Reusable lanes bind inputs once by default for the CPU zero-allocation hot path. CUDA/TensorRT
callers that mutate reusable CPU input buffers can opt into per-run input rebinding with
`StaticIoLane::set_rebind_inputs_each_run(true)` or
`DynamicIoOptions::with_rebind_inputs_each_run(true)`.

Use `Session::io_placement()` to inspect ORT's planned input/output memory descriptors and
assigned EP devices. Device-bound outputs can be wrapped in `DeviceValue` and copied explicitly to
`TensorBuffer` or `AllocatedTensor` destinations through ORT `CopyTensors`.
Placement and audit APIs are setup/preflight tools and may allocate; keep them outside the
measured serving loop. Use `Session::run_array` for fixed-arity regular runs with stack-backed
handle arrays, and prepared IoBinding or lane APIs for hard zero-copy output.

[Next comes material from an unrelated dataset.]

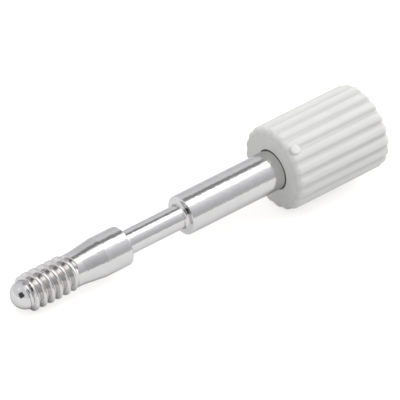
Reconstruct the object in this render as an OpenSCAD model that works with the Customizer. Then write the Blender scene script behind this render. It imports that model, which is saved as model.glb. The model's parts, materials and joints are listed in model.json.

For fixed dynamic-shape plans, prebuild and warm buckets before serving:
`dynamic.prebuild_buckets([ShapeSpec::new([input_shape], [output_shape])])?;` followed by
`dynamic.prime_cached_buckets(runs)?;`. For CUDA outputs that should stay device-resident, prefer
`prepare_allocated_output_tensor_io_lane` with `MemoryInfo::cuda(device_id)` so stable
`AllocatedTensor` outputs are bound once; `bind_output_device` plus `output_values()` remains the
flexible inspection path, not the hard zero-allocation serving path.

Latest local quick benchmarks, June 22, 2026, on the repository MNIST/relay models:
`static_io_bind_once` p50 18.581 us / p99 22.671 us, `runtime/static_io_direct` 18.953 us,
`runtime/dynamic_cached_run_on` 19.368 us, `C_lane` 19.107 us, 4 MiB relay lane 102.33 us, and
16 MiB relay lane 706.89 us. Criterion reported no serving-path regressions after the 0.2.1
caller-owned output, device-output, bucket prebuild, and warmup API additions. Unsynchronized runs
remain opt-in: they improved some tail samples locally but did not beat synchronized bind-once
median latency.

The raw generated FFI lives in `st-zrt-sys`.

Packed 2-bit/4-bit tensors are byte-oriented in the safe API. `as_slice::<T>()` remains reserved
for 1:1 Rust scalar element types; use `as_bytes()` or `Tensor::from_packed_bytes` for already
packed storage, subject to ORT accepting that packed element type.

License: `Apache-2.0`.